Toda esta compleja situación que se genera en la práctica ha llevado
a algunos autores19 a obviar la discusión sobre cuando ocurre la
muerte y proponer en cambio una respuesta para cada una de las tres
preguntas centrales: a) cuándo se puede suspender el cuidado del
paciente, b) cuándo pueden extraerse los órganos para trasplante y
c) cuándo es posible el enterramiento del cuerpo. Para Halevy y
Brody19 los médicos debieran estar autorizados a suspender
unilateralmente el tratamiento ante la pérdida irreversible de la
conciencia, —situación discutible porque margina al paciente o a su
representante en la determinación de la futilidad de una acción
médica—, y la ablación podría efectuarse cuando se cumplan los
criterios clínicos hoy vigentes de muerte cerebral— aunque hoy se
propone la posibilidad de efectuarla en situaciones como en la
anencefalia18. La tercer pregunta es la que tiene acuerdo unánime:
para enterrar el cuerpo es condición necesaria el paro cardíaco.
Finalmente en el análisis ético del «permitir morir» se debe
considerar que, más allá de los métodos que deben suspenderse, la
toma de decisión sobre la muerte se encuentra en el marco del
«derecho a morir» de cada paciente. El consenso moral, médico y
legal que tiende a producirse sobre las decisiones del morir debiera
cumplir tres principios fundamentales: el pleno conocimiento de la
sociedad sobre la necesidad del establecimiento de un límite
convencional en la atención médica en determinadas circunstancias;
el respeto por las preferencias del paciente; y que la aplicación de
alguna regla no permita arbitrariamente la muerte programada de
minusválidos mentales o físicos.
Será muy difícil aceptar moralmente si existen varios tipos de
muerte (la cardiorrespiratoria tradicional, la cerebral actual y
alguna otra), aunque necesitemos una definición médico-legal
aceptable de la muerte real.
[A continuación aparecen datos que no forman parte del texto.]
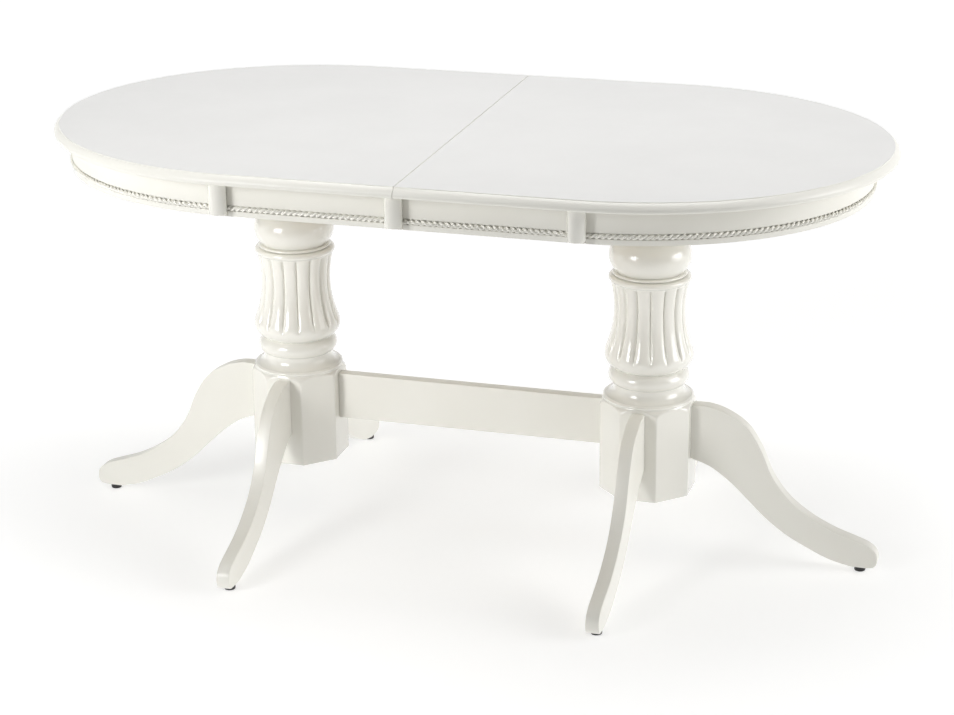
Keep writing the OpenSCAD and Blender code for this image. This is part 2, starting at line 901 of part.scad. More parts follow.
// A latch lever along +X; turned clockwise, its notch closes round the catch's pin
module latch_lever() {
    difference() {
        union() {
            translate([0, 0, latch_top - 9]) cylinder(r = 9, h = 8.5);
            translate([0, 0, latch_top - 7]) linear_extrude(4) {
                translate([0, -6]) square([24, 12]);
                translate([24, 0]) circle(7);
                translate([-28, -5]) square([28, 10]);
            }
            box([-28, -25], [-5, 5], [latch_top - 14, latch_top - 3]);
        }
        translate([0, 0, latch_top - 10]) cylinder(r = pin_r + 0.05, h = 11);
        translate([0, 0, latch_top - 8]) linear_extrude(6) {
            intersection() {
                difference() {
                    circle(latch_reach + notch_r);
                    circle(latch_reach - notch_r);
                }
                translate([0, -20]) square([40, 20]);
            }
            translate([latch_reach, 0]) circle(notch_r);
        }
    }
}

module front_latch() {
    color(steel) translate([latch_x, -latch_y, 0]) rotate(90) latch_lever();
}

module back_latch() {
    color(steel) mirror([0, 1, 0]) translate([latch_x, -latch_y, 0]) rotate(90) latch_lever();
}

left_column();
right_column();
left_front_leg();
left_back_leg();
left_end_leg();
right_front_leg();
right_back_leg();
right_end_leg();
stretcher();
floor_glides();
glide_nails();
frame_bolts();
frame_nuts();
left_top_plate();
right_top_plate();
plate_screws();
left_bearer();
right_bearer();
front_rail();
back_rail();
rail_screws();
pinion_pins();
leaf_lower();
leaf_upper();
leaf_hinges();
leaf_battens();
left_top();
left_front_apron();
left_back_apron();
left_end_apron();
left_posts();
seam_posts();
left_rope();
front_left_runner();
back_left_runner();
left_racks();
left_glue_blocks();
left_screws();
seam_dowels();
latch_plates();
latch_pivots();
right_top();
right_front_apron();
right_back_apron();
right_end_apron();
right_posts();
right_rope();
front_right_runner();
back_right_runner();
right_racks();
right_glue_blocks();
right_screws();
catches();
front_pinion();
back_pinion();
front_latch();
back_latch();
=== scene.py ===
import math

import bmesh
import bpy
from mathutils import Matrix, Vector


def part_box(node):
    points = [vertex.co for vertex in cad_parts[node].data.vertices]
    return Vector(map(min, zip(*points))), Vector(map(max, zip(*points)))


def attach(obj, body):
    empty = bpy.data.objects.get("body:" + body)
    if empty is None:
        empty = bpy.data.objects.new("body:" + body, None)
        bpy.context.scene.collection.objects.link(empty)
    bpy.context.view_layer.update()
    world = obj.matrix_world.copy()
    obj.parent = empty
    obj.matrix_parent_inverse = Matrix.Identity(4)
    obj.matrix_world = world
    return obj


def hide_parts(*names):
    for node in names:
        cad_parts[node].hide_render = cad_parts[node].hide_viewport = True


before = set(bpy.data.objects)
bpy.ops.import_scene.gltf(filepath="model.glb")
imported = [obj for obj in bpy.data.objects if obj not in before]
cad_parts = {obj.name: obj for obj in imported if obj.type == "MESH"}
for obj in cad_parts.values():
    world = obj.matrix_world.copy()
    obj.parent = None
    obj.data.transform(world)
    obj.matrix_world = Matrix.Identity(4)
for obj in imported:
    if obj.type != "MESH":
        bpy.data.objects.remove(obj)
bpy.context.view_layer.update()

MM = 0.001
PI = math.pi
X, Y, Z = 0, 1, 2       # axes


# ---------------------------------------------------------------- the frame's measures

class Table:
    """The sizes that the pieces share, in metres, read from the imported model."""

    top_lo, top_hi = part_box("left_top")
    apron_lo, apron_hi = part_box("left_front_apron")
    right_apron_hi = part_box("right_front_apron")[1]
    end_lo, end_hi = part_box("left_end_apron")
    rope_lo, rope_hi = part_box("left_rope")
    posts_lo, posts_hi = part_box("left_posts")
    block_lo, block_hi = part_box("left_column")

    half_l = -top_lo.x
    half_w = top_hi.y
    top = top_hi.z
    under = top_lo.z
    seam = -top_hi.x
    straight = (right_apron_hi.x - apron_lo.x) / 2      # half the aprons' straight run
    shift = -(right_apron_hi.x + apron_lo.x) / 2        # how far left the aprons and posts stand
    face_y = -apron_lo.y
    face_x = -end_lo.x - shift
    apron_thick = apron_hi.y - apron_lo.y
    apron_bottom = apron_lo.z
    post_r = (posts_hi.x - posts_lo.x) / 2
    post_x = -(posts_lo.x + posts_hi.x) / 2 - shift
    post_out = -posts_lo.y - post_r - face_y            # from the apron's face to a post's centre
    post_bottom = posts_lo.z
    rope_z = (rope_lo.z + rope_hi.z) / 2
    rope_r = (rope_hi.z - rope_lo.z) / 2
    column_x = -(block_lo.x + block_hi.x) / 2
    block_half = (block_hi.y - block_lo.y) / 2
    block_bottom = block_lo.z
    tenon_top = block_hi.z


table = Table()


# ---------------------------------------------------------------- mesh helpers

def make(name, verts, faces, material, body, cad, sharp=35):
    """A finished lacquered piece, smooth shaded with its sharp edges kept. It rides on body and
    stands for the CAD nodes in cad."""
    mesh = bpy.data.meshes.new(name)
    mesh.from_pydata([tuple(v) for v in verts], [], faces)
    mesh.validate()
    mesh.update()
    piece = bpy.data.objects.new(name, mesh)
    bpy.context.collection.objects.link(piece)
    fix_normals(mesh)
    mesh.shade_smooth()
    mesh.set_sharp_from_angle(angle=math.radians(sharp))
    mesh.materials.append(material)
    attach(piece, body)
    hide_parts(*cad)


def fix_normals(mesh):
    """Weld doubled points and turn every face outwards."""
    work = bmesh.new()
    work.from_mesh(mesh)
    bmesh.ops.remove_doubles(work, verts=work.verts, dist=1e-6)
    bmesh.ops.recalc_face_normals(work, faces=work.faces)
    work.to_mesh(mesh)
    work.free()


def skin(rings, closed=True):
    """Vertices and faces of the surface through the rings of points; closed rings get end caps."""
    count = len(rings[0])
    verts = [p for ring in rings for p in ring]
    faces = []
    for i in range(len(rings) - 1):
        for k in range(count if closed else count - 1):
            j = (k + 1) % count
            faces.append((i * count + k, i * count + j, (i + 1) * count + j, (i + 1) * count + k))
    if closed:
        last = (len(rings) - 1) * count
        faces.append(tuple(range(count)))
        faces.append(tuple(last + k for k in range(count)))
    return verts, faces


def mirrored(verts, x=False, y=False):
    """The points mirrored left to right, front to back, or both."""
    sx = -1 if x else 1
    sy = -1 if y else 1
    return [(sx * v[0], sy * v[1], v[2]) for v in verts]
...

Lo importante y trascendente es que la
muerte será siempre una sola y que su interpretación y significado
es un problema filosófico que no tiene una respuesta biológica ni
médica. Resulta todavía impensable o por lo menos muy lejano el
tiempo en que sea posible encontrar una solución que ponga fin a la
incertidumbre que hoy tenemos sobre todos los aspectos que se
relacionan con la vida y la muerte. Sólo el pleno debate nos
enriquecerá y ninguna decisión deberá tomarse en cada caso sin el
absoluto respeto por el paciente o su representante. El derecho a
morir y el derecho a vivir sólo le pertenecen a cada uno.